[Date Prev][Date Next][Thread Prev][Thread Next][Date Index][Thread Index]
Re: Registration of new charset CP51932
Hi,
(2010/04/06 1:49), Ira McDonald wrote:
> Still missing in this registration is one charset alias of the form
> "csXxxx", where "Xxxx" is usually the primary name of the charset,
> e.g., "csCP51932" in this case.
I see, I added it.
> Section 2.3 on page 4 of IANA Charset Registration Procedures
> (RFC 2978 / BCP 19) says:
>
> "All charsets MUST be assigned a name that provides a display string
> for the associated "MIBenum" value defined below. These "MIBenum"
> values are defined by and used in the Printer MIB [RFC-1759]. Such
> names MUST begin with the letters "cs" and MUST contain no more than
> 40 characters (including the "cs" prefix) chosen from from the
> printable subset of US-ASCII. Only one name beginning with "cs" may
> be assigned to a single charset. If no name of this form is
> explicitly defined IANA will assign an alias consisting of "cs"
> prepended to the primary charset name."
>
> In Printer MIB v2 (RFC 3805), these "csXxxx" aliases were moved out
> of the Printer MIB and into the IANA Charset MIB (RFC 3808).
The proposal is now following.
Thanks,
----------
Charset name: CP51932
Charset aliases: csCP51932
Suitability for use in MIME text:
Yes, CP51932 is suitable for use with subtypes of the "text"
Content-Type. Since CP1932 is an 8bit charset Care should be
taken to choose an appropriate Content-Transfer-Encoding.
Published specification(s):
Octets with the high bit clear specify single US-ASCII characters, while
octets with the high bit set encode characters from the Windows Codepage
932 by combining the bits from the two octets except the first octet is
0x8E which represents Halfwidth Katakana.
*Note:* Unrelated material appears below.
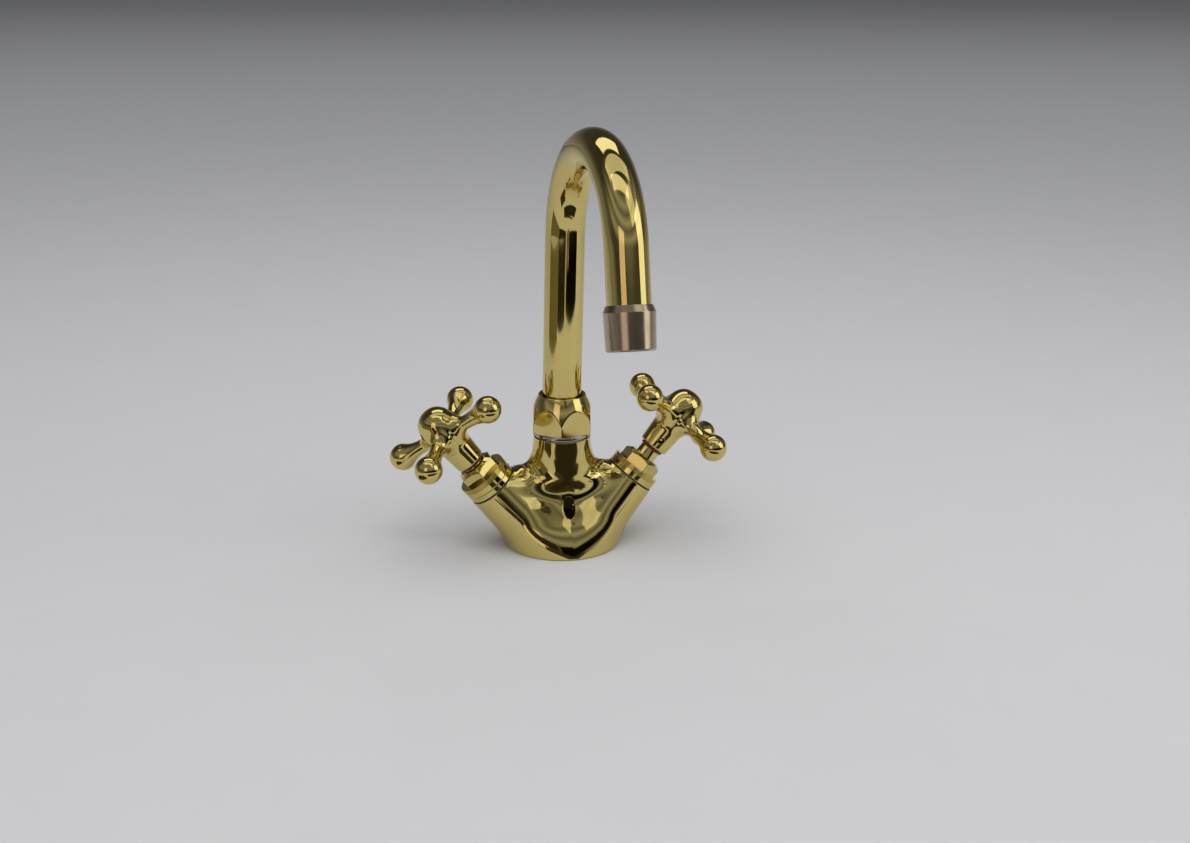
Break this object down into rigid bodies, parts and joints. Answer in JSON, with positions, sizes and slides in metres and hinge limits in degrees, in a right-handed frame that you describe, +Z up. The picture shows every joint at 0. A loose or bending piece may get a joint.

Meaning and mapping to Unicode of each character is refer to
Windows Codepage 932.
http://msdn.microsoft.com/en-us/goglobal/cc305152.aspx
ISO 10646 equivalency table:
http://cpansearch.perl.org/src/NARUSE/Encode-EUCJPMS-0.07/ucm/cp51932.ucm
Additional information:
This is a request for a new registration of this charset.
CP51932 is a variant of EUC-JP (like Windows-31J and Shift_JIS).
this charset is different from EUC-JP in:
* CP51932 doesn't support JIS X 0212
* CP51932 supports characters extended by Windows Codepage 932
* Unicode mapping of some characters are different
Typical user of CP51932 is web browsers. When web browsers load
a page which are declared or auto-detected as "EUC-JP", they don't
interpret it as true EUC-JP registerd in IANA Character Sets but as
CP51932. When they post form data as "EUC-JP", the data is also
encoded as CP51932.
The name "CP51932" is in use following applications:
* Citrus iconv (NetBSD and DragonFly uses this)
* patched GNU libiconv in FreeBSD ports
* Mojikan http://www.mirai-ii.co.jp/moji/mojikan/
* nkf 2.0.5
* PHP 5.2.1
* Ruby 1.9.1
* Encode-EUCJPMS-0.06
Moreover applications which uses MLang.DLL or .NET Framework for
converting "EUC-JP" implicitly uses this charset.
So this charset is widely used, but doesn't have its own name.
Intended use of this name is to override the implementation of EUC-JP
or charset convertion.
http://wiki.whatwg.org/wiki/Web_Encodings
http://www.w3.org/Bugs/Public/show_bug.cgi?id=7444
Why the name is not "Windows-51932" is some of applications which accept
the name "CP51932" don't support the name "Windows-51932".
CP51932 is for use of importing legacy data.
UTF-8 is preferred to CP51932 for new system.
Related references are:
"Remarks" of "GetEncodings Method" of "System.Text"
http://msdn.microsoft.com/en-us/library/system.text.encoding.getencodings.aspx
"UnicodeによるJIS X0213実装入門―情報システムの新たな日本語処理環境"
日経BPソフトプレス, ISBN 978-4891006082, 2008, p. 17-18, 20, 120-158
CP51932 - Legacy Encoding Project
http://legacy-encoding.sourceforge.jp/wiki/index.php?cp51932
This charset is also known as Windows Codepage 51932.
Person & email address to contact for further information:
NARUSE, Yui
Email: naruse@airemix.jp
Intended usage: LIMITED USE
--
NARUSE, Yui <naruse@airemix.jp>